No one should draft Ryan this summer assuming he’ll threaten the 40-touchdown mark, but it’s reassuring to know we’ve seen his touchdown rate normalize (to say the least) after a season full of attempts and yards but few scores.
We shouldn’t overlook Ryan’s paucity of opportunity in high leverage situations last year. Check out how much his inside-the-10 chances dipped in 2019.
Year | Pass Att. Inside 10 | Pass Att Inside 10 (Rank) | TDs Inisde 10 |
---|---|---|---|
2016 | 51 | 2 | 19 |
2017 | 35 | 5 | 12 |
2018 | 41 | 6 | 15 |
2019 | 29 | 16 | 14 |
Time and again, Ryan has finished among the league leaders in red zone attempts and passes inside the 10. Not so in 2019 (forget that he was wildly efficient on his 29 throws inside the 10). Getting back to his pre-2019 attempts inside the 10 could be a boon for his fantasy value.

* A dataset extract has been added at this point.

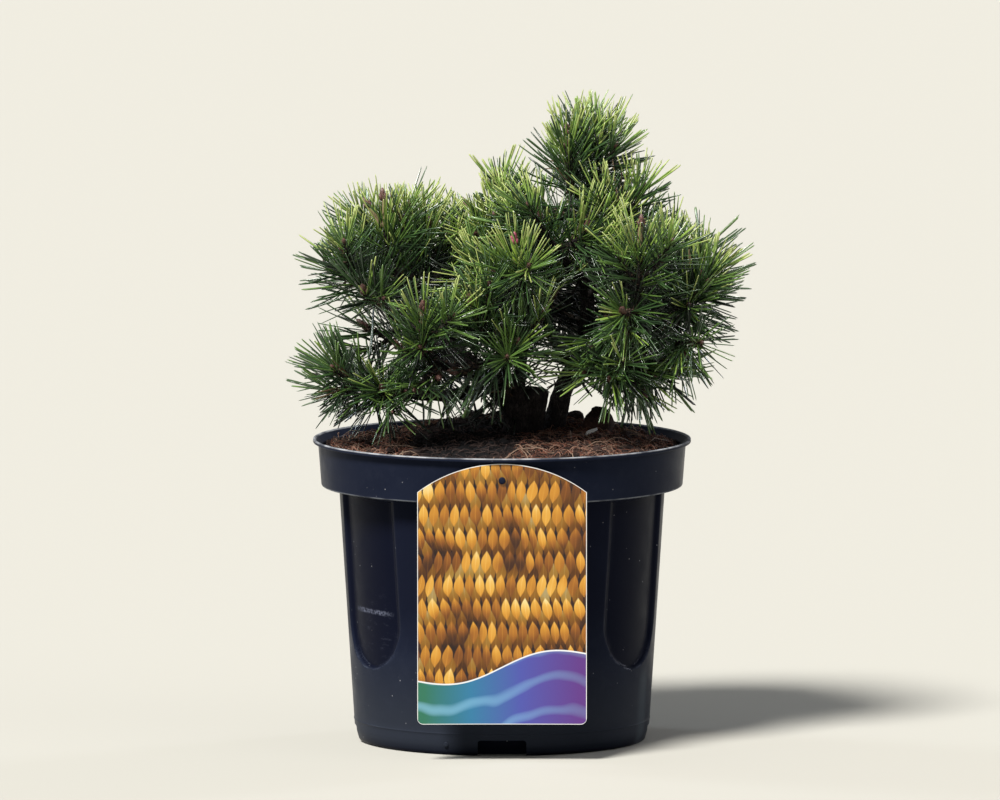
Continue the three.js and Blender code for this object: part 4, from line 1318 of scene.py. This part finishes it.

Since we can’t depend on an efficiency spike for Ryan, can we depend on the Falcons’ pass volume to remain insanely high? After all, only two teams—the 2012 Lions and the 2018 Steelers—have have thrown more passes than the 2019 Falcons. Mostly that was due to Atlanta facing horrific game script through most of the first month and a half of the season, forced to take to the air again and again before their pass volume leveled out as game script normalized over the season’s final six weeks.
Weeks | Pass Att/Game | Pass Yds/Game | FP/Game |
---|---|---|---|
1–6 | 43.0 | 335.7 | 26.8 |
7–17 | 39.6 | 272.8 | 17.9 |
I didn’t include touchdowns here because they’re far more volatile than yardage and attempts; it shouldn’t go without mentioning that Ryan was throwing 2.5 touchdowns per contest during the season’s first six weeks, and a mere 1.2 from Week 7–17. The volume-driven yardage should be our focus though. Ryan was piling up yards as the Falcons desperately chased points.
Atlanta's 2020 Outlook
Can Atlanta’s offense maintain this sort of pass volume? Well, probably not, as we saw when the 2013 Lions threw 106 fewer passes than they did in 2012. The 2019 Steelers also saw a huge passing drop off, though that was due to total quarterback incompetence after Ben Roethlisberger’s season ending injury.
If you believe Gurley can regain his form and help the Falcons become a far more balanced team in 2020, you necessarily have to believe Ryan will have to be (very) efficient to be a fantasy valuable. And if you see Gurley as a useful part of the team’s passing attack but not a shot in the arm for its ground attack, there’s every reason to think Ryan and the Falcons can come close to matching their league-leading pass attempts from 2019.
If Gurley is not in fact a game-changing runner for Atlanta in 2020, we can expect something similar to how the team operated with neutral or positive game script in 2019: they passed on 57.8% of their plays while tied, and 53.7% of the time while leading—high rates, to be sure.
That’s a telling clue, I think, in determining if Ryan will have volume on his side in 2020. Ryan over Brees or Brady is hardly a tough sell.